Pertanyaan besarnya adalah apakah Imran Khan dapat membangun dan mempertahankan gerakan massa untuk memaksa pemerintahan baru mengadakan pemilihan umum dini. Strategi jalur tunggalnya tidak berhasil di masa lalu dan tidak dapat berhasil saat ini, seiring dengan perubahan dinamika sosial di negara ini. Tampaknya dia tidak mengambil pelajaran apa pun dari dharma tahun 2014 yang gagal mengganggu sistem meskipun ada dukungan diam-diam dari beberapa pihak di lembaga keamanan.
Keputusan PTI untuk mengundurkan diri dari DPR akan membuka ruang bagi lawan-lawannya dan dapat semakin memecah belah partai. Ketidakhadiran di parlemen dapat memberikan dampak buruk terhadap basis pemilih partai tersebut, karena pemilihan umum masih tinggal beberapa bulan lagi.
Masih diperdebatkan apakah Khan sendiri pernah percaya pada proses parlementer. Dia jarang menghadiri sidang Majelis. Tidak ada kasus di Pakistan di mana partai yang berkuasa bertindak seperti partai oposisi. Bagi Khan, setiap pemimpin politik adalah korup dan dia memilih untuk tidak duduk bersama mereka. Kegagalan terbesarnya adalah ketidakmampuannya bekerja dalam sistem. Kapasitas manajerialnya terbatas, terbukti dengan keputusannya yang sewenang-wenang dan seringnya pergantian tim.
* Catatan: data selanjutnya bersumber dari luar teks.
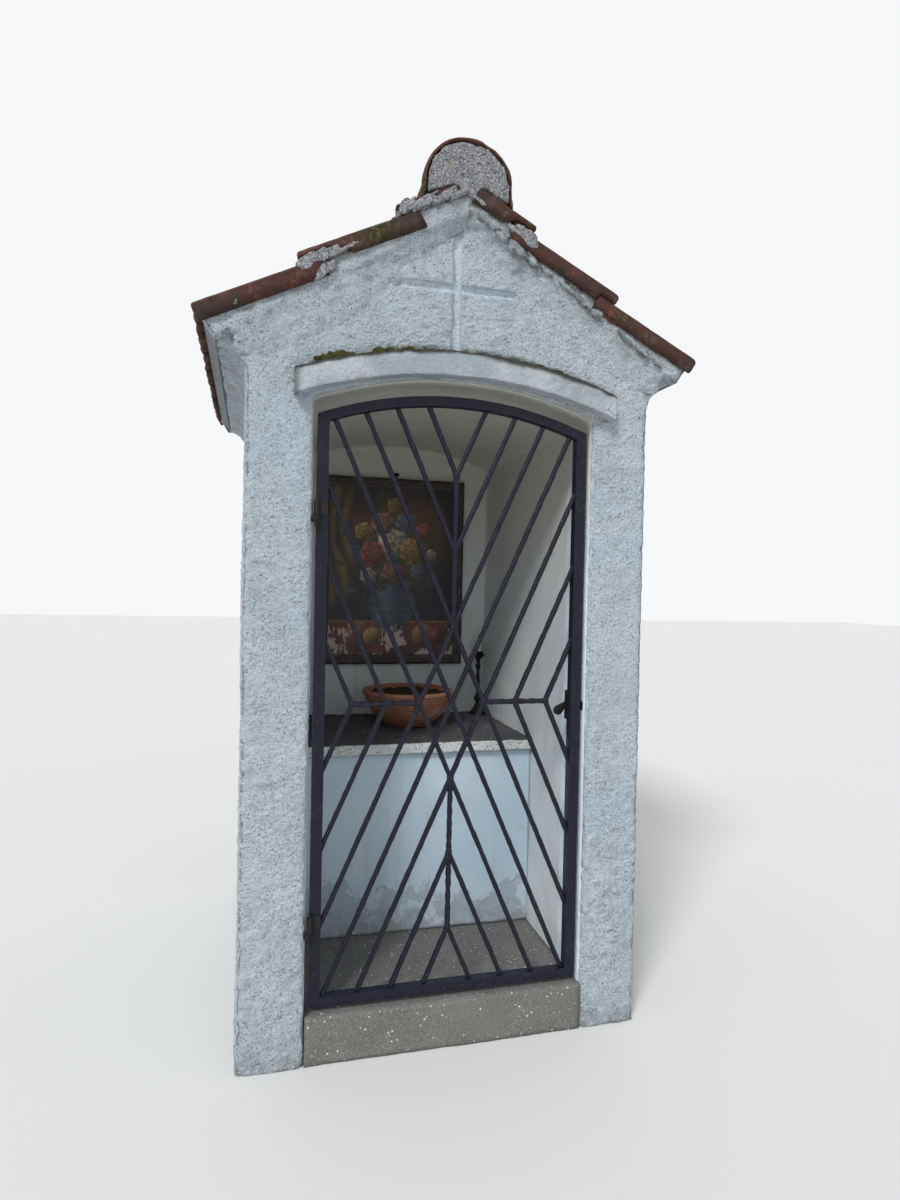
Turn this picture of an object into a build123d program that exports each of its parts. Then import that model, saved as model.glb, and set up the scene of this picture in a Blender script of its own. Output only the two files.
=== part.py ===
from build123d import *
import os
from math import atan2, cos, degrees, pi, radians, sin, sqrt, tan

# Wayside shrine in rendered masonry: hollow niche, barrel vault, clay tile roof and an iron lattice gate.
# Millimetres, +Z up, ground at Z 0, front face towards -Y, origin in the middle of the footprint.

# Masonry body
body_width = 1300
body_depth = 1360
side_wall_thickness = 200
back_wall_thickness = 210
front_wall_thickness = 200
floor_height = 150
springing_height = 1862
arch_rise = 85
vault_thickness = 110
lintel_depth_over_crown = 84

# Eaves cove
cove_start_over_springing = 38
cove_reach = 85

# Hood mould over the opening
hood_overhang = 62
hood_foot_over_springing = -6
hood_rise = 94
hood_height = 78
hood_projection = 45

# Recessed cross in the gable
cross_height = 378
cross_width = 396
cross_groove = 21
cross_depth = 7
cross_offset = -20
cross_foot_over_lintel = 10

# Roof
roof_pitch = 32
roof_apex_over_crown = 550
eaves_overhang = 17
top_course_length = 227
tile_lap = 60
tile_thickness = 36
course_count = 3
verge_overhang = 46
flap_thickness = 20
flap_drop = 19
bed_thickness = 31
ridge_gap = 15
tile_count = 7
trough_width = 74
trough_floor = 40
trough_depth = 11
trough_spacing = 94
joint_width = 4
joint_depth = 9

# Ridge tiles
ridge_radius = 131
ridge_wall = 14
ridge_collar = 12
ridge_collar_length = 60
ridge_collar_socket = 45
ridge_axis_over_apex = 36
ridge_tile_count = 4
ridge_clearance = 0.3
mortar_recess = 4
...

Pola pikirnya yang otoriter, rasa merasa benar sendiri, dan kurangnya pemahaman tentang tata negara adalah alasan utama di balik kejatuhannya, dan bukan konspirasi eksternal. Dia bertahan dalam kekuasaannya selama dia memimpin pemerintahan minoritas karena dukungan yang diberikan oleh pihak keamanan. Itu jatuh segera setelah kruknya dilepas. Namun meski pemerintahan hibrida telah berakhir, politik sembrono dan retorika populis Imran Khan masih akan menghantui negara ini.